Friday, November 24, 2017
By Kenneth Miller Sports Editor
Published September 12, 2013

History, ‘Money’ and WEIGHT is on the Line

When Floyd ‘Money” Mayweather (44-0) climbs into the ring against redhead Mexican star Canelo Alvarez (42-0-1) on Saturday night at the MGM Grand in Las Vegas he will have already earned $41 million.

Chances are he will make close to another $25 million or more after the Showtime Pay Per View buys are calculated, but if you are Floyd ‘Money’ Mayweather it will not be enough.

Mayweather is already the richest athlete in the world with earnings of $90 million in in 2013, but what he’s trying to do in the boxing ring only a rare few have managed to achieve that! —Go Undefeated!

Just think about some of the greatest fighters in the history of the sport?

Joe Louis went 12 years with 25 title defenses, but still finished 66-3 when all was said and done. Regardless whom you talk to many believe that Louis was the best of all time.

‘Sugar’ Ray Robinson had a span of 12 years where he won 128 fights with one loss and two draws, but still could not retire undefeated.

The ‘Greatest” Muhammad Ali lost five times and finished at 56-5.

Come on, give me a name? ‘Sugar’ Ray Leonard? He finished 36-3-1.

George Foreman, Jack Johnson, Archie Moore, Mike Tyson, Lennox Lewis—all great fighters during their era, but they could not escape the sweet science without suffering at the hands of defeat.

A recent online survey on Boxing Records revealed that 54 percent of the people polled believe that Mayweather will lose to Canelo at the MGM Grand Garden Arena.

That poll is a stark contrast to the one that Las Vegas odds makers posted last Friday, which show Mayweather as an overwhelming favorite to win the fight. According to Vegas odds Mayweather has a 73 percent chance of winning compared to just 27 percent for Canelo.

Perhaps, they are all wishful thinkers, but history in the sport of boxing is not kind to anyone.

Will ‘Money’ be different?

The reason why they call boxing the sport of sweet science because of all of the unforeseen obstacles that can prevent a fighter from winning.

Mayweather has been masterful at spacing out his fights throughout the years and not having to yield to an over barring promoter who would dictate whom or when he fights.

Since playing out his contract with Bob Arum and Top Rank, he has reserved the full right to fight whom he wanted and when.

Unlike any boxer in the history of the sport, ‘Money’ has cashed in on selecting the men he would fight and in many cases demanding the weight at which the bout will be contested.

It worked to perfection when “Money” fought Juan Manuel at the MGM Grand in 2009 at the catch weight of 144 pound.

Marquez, one of the great Mexican featherweight champions, who recently knocked out Manny Pacquaio, was punch less and over powered by Mayweather and lost a lopsided decision.

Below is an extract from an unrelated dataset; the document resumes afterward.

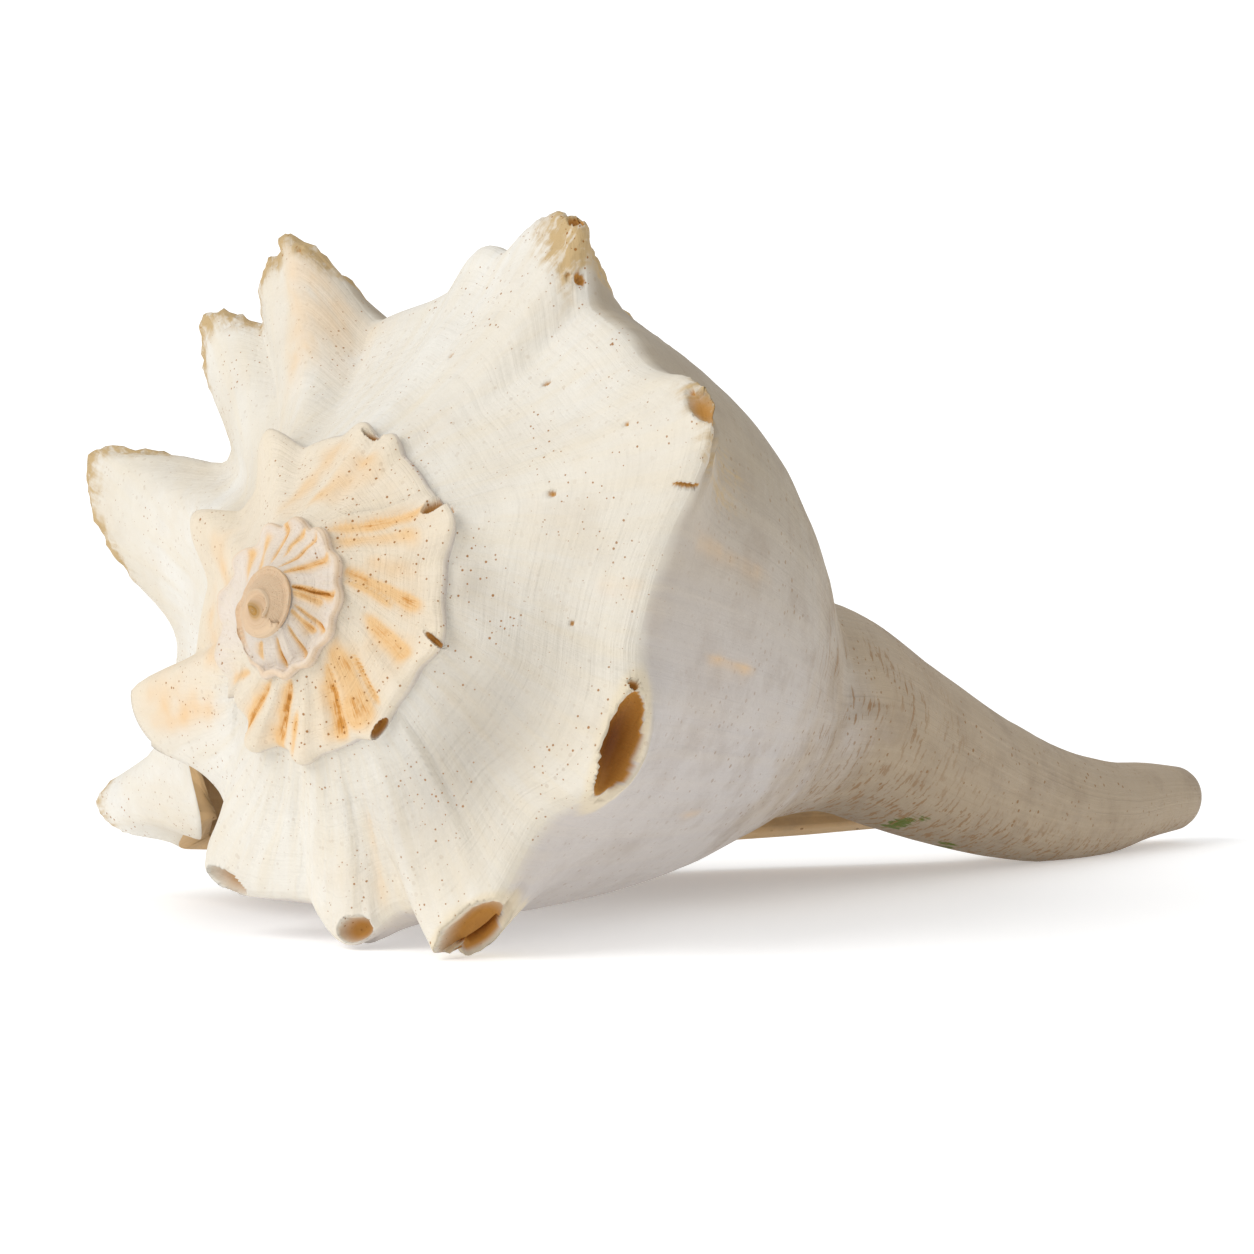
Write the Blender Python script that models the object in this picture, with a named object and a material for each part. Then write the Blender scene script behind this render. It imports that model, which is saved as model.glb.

To add injury to insult, Mayweather came in weighing two pounds over the contract limit at 146 and paid a fine to enjoy a sizeable advantage over his opponent.

The Canelo fight is being fought at a contract weight of 152. Canelo is a 23-year old 154

junior middleweight champion, while Mayweather is the pound for pound king at 147.

Two pounds doesn’t seem like a big deal under normal circumstances, but it’s huge in boxing.

Roy Jones Jr., one of the best pound for pound fighters in history went up in weight from 191 to fight for the heavyweight title at more than 200 pounds and won.

But when Jones returned to his original weight class he was never the same and got knocked out by Antonio Tarver. Today he’s just a shell of the fighter he once was.

Pacquaio is been a weight climbing marvel going from 108 pounds to 154 without ever going back down to his original weight which is why Mayweather accused him of taking steroids.

What Pacquaio has done defies all of the logic in the sport of boxing not withstanding his knockout loss to Marquez.

Canelo is a growing 23-year old who carried power at 147, but is probably a better fit for 154. He will probably come into the fight weighing close to 165 after making the catch weight of 152.

Ironically, it was Canelo’s team that asked for the catch weight of 152 and not Mayweather’s.

Mayweather declared a week before the fight that he was already at 150, signaling that he is in prime condition.

Both fighters are the same height at about 5’8 and Mayweather has a slight reach advantage.

The big difference is their age.

One does not know when a fighter will grow old in a fight. Thirty-Six is 36, but it’s not 40.

We’ve seen a number of fighters  enjoy success beyond the age of 40, so the age will not be the difference here, but the weight will tell the entire story.

It is the barometer that will determine if 44 goes to 45 and the 0 in still associated with it.